The American Association of University Women reported in a study a few years ago that women right out of college make only 80 percent as much as their male peers. It’s also one of the reasons the National Council for Research on Women has begun promoting mentors and peer support for younger women.

And here’s where NFPW can come in. How simple would it be to partner one of our experienced members with a first-timer at the next national conference? That’s one of Marianne Wolf-Astrauskas’ ideas for the conference next year. The two can meet in Chicago “Face to Face” and then continue the mentoring via phone, email, text, Twitter or whatever the newest way to communicate will be.

We also don’t want to lose the lessons and stories of those who blazed the trails for us. Over the next few months, I plan to interview former NFPW presidents about their experiences and lessons learned. Our membership is rich with experience; we need to capture it and learn and grow from it.

NFPW also provides newer, less experienced members with outstanding leadership and learning opportunities. Assisting with a conference or serving on the state affiliate board or the NFPW board provides opportunities that often enhance leadership opportunities in the career sector. I learned my event planning skills by coordinating several conferences for Virginia Press Women and eventually co-chairing the 2007 NFPW conference in Richmond. When I began my career, I would not have known the first thing to do.

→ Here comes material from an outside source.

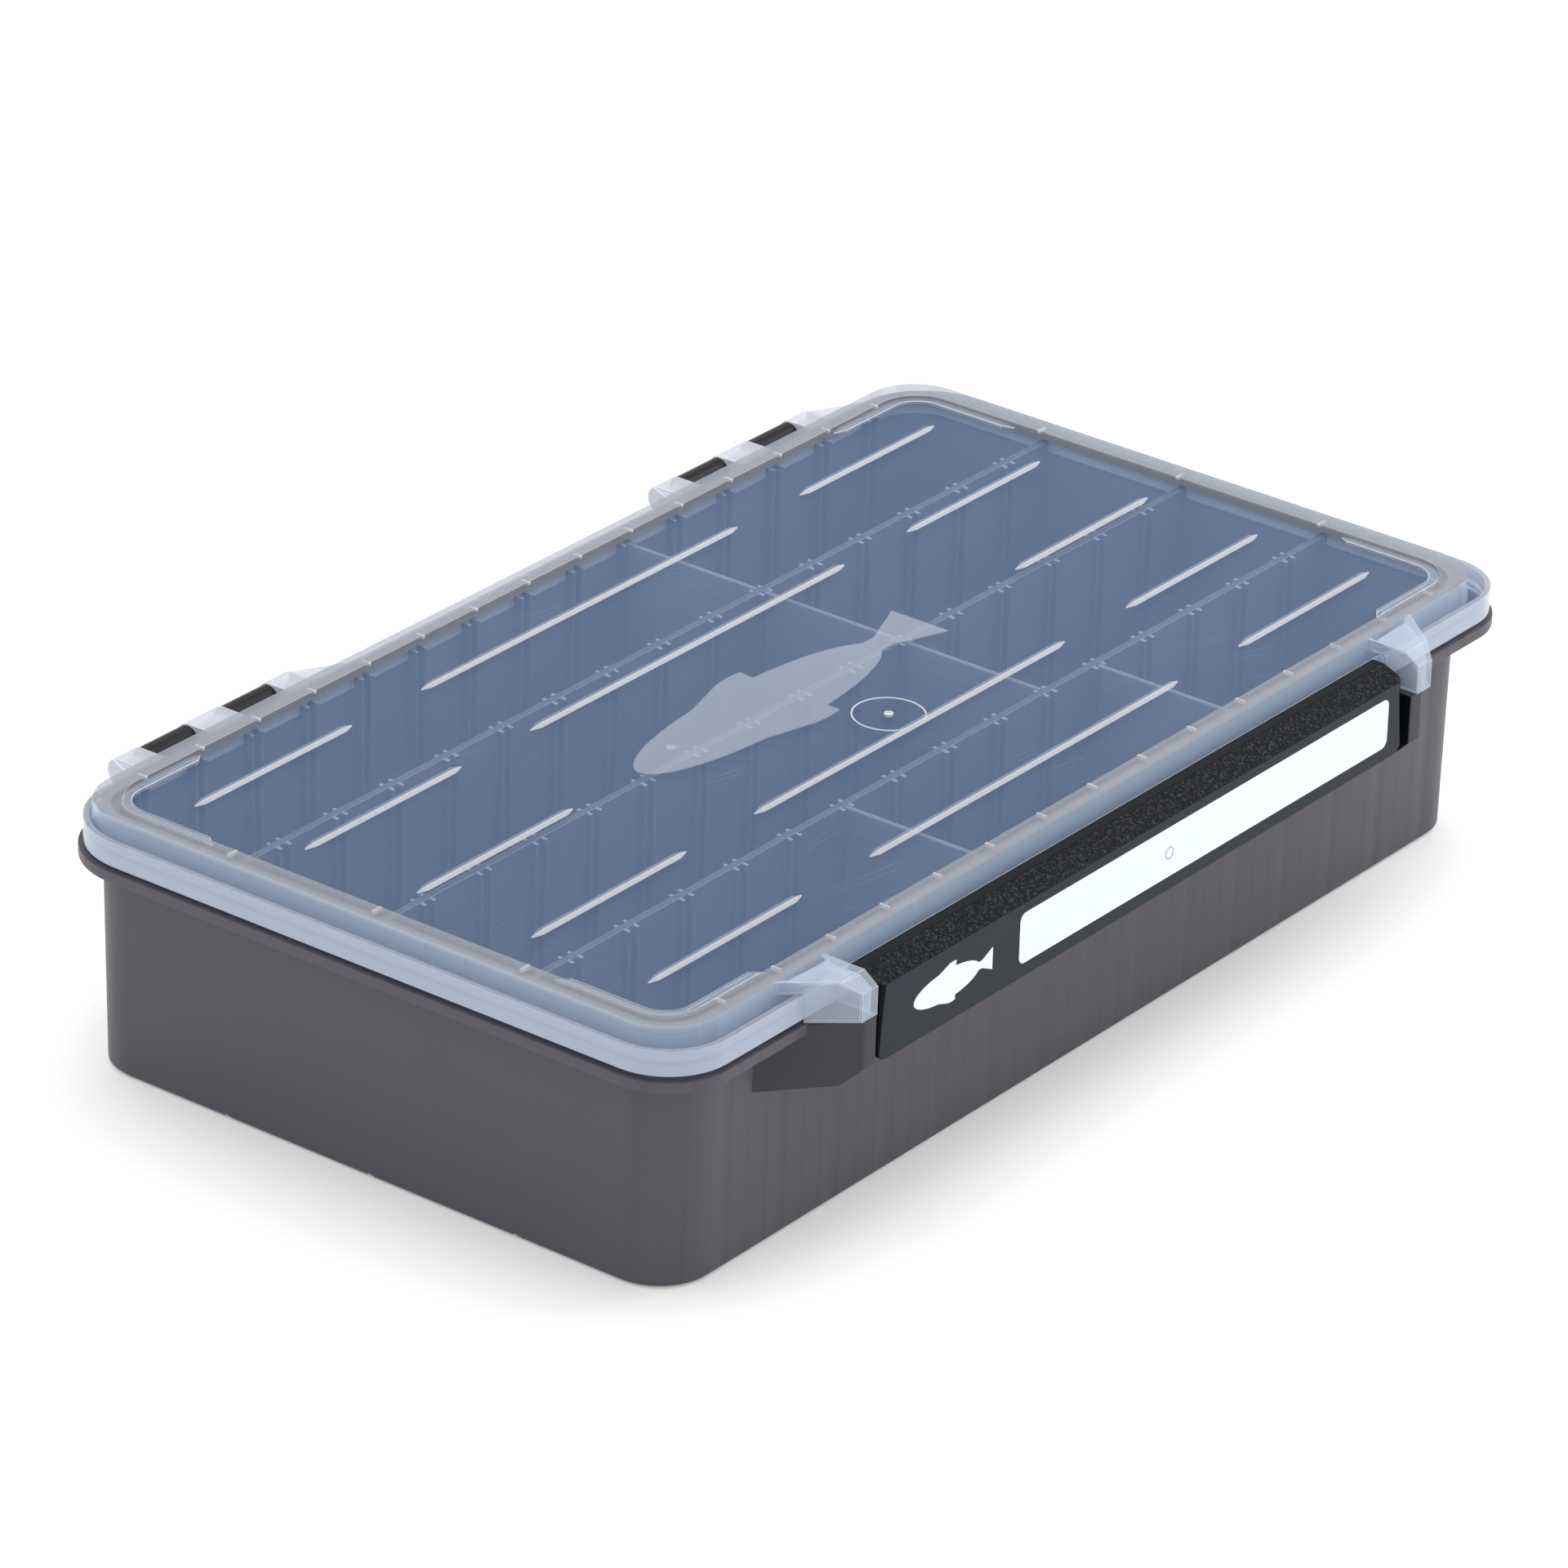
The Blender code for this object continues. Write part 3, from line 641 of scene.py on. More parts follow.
def make_tray():
    tray = same_all_round("tray", WALL_HALF_X, WALL_HALF_Y, FOOT_CHAMFER, WALL_TOP_Z, WALL_CORNER_R)
    select_bottom(tray, FOOT_CHAMFER)
    widen(tray, WALL_HALF_X - DRAFT, WALL_HALF_Y - DRAFT)
    pull(z=-FOOT_CHAMFER)
    widen(tray, WALL_HALF_X - DRAFT - FOOT_CHAMFER, WALL_HALF_Y - DRAFT - FOOT_CHAMFER)
    deselect_all()
    flange = rounded_block("flange", FLANGE_HALF_X, FLANGE_HALF_Y, FLANGE_REAR_Y, FLANGE_LOW_Z,
                           FLANGE_TOP_Z, FLANGE_FRONT_R, FLANGE_REAR_R)
    select_bottom(flange, FLANGE_LOW_Z)
    inset(FLANGE_LIP)
    pull(z=FLANGE_WEB_Z - FLANGE_LOW_Z)
    deselect_all()
    cut_with(tray, flange, "UNION")
    select_top(tray, WALL_TOP_Z)
    inset(WALL_THICK - WALL_STEP)
    pull(z=WALL_STEP_Z - WALL_TOP_Z)
    inset(WALL_STEP)
    pull(z=FLOOR_Z - WALL_STEP_Z)
    widen(tray, WALL_HALF_X - WALL_THICK - DRAFT, WALL_HALF_Y - WALL_THICK - DRAFT)
    deselect_all()
    for row in (-1, 0, 1):
        cut_with(tray, foot_groove(row * CHANNEL_PITCH))
    paint(tray, TRAY_GREY, INSIDE_GREY, WALL_BAND_PAINTED_LIGHT)
    # Inward walls take the inside grey, and above the step the lighter band that paints the light
    # falling there; the floor takes the inside grey.
    for face in tray.data.polygons:
        place, normal = face.center, face.normal
        if abs(normal.z) < 0.5 and normal.x * place.x + normal.y * place.y < 0.0 and place.z > FLOOR_Z:
            face.material_index = 2 if place.z > WALL_STEP_Z - NEAR else 1
        elif normal.z > 0.9 and place.z < FLOOR_Z + 0.0002:
            face.material_index = 1
    soften(tray, 0.0004)
    put_on(tray, "base", "base_grey", "base")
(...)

I first heard about social media years ago at an NFPW conference. I remember sitting in the room (I don’t even recall what state we were in) and being completely overwhelmed. I wasn’t alone. But I realized that was the future,and I needed to understand it. Today I’m on Facebook, LinkedIn and Twitter and have my own blog.

Without NFPW I would be behind the curve.

So let’s learn and grow,taking the wisdom of those who have gone before us. And let’s help our younger, newer members so that they, too, can continue to blaze the trail for the next generation.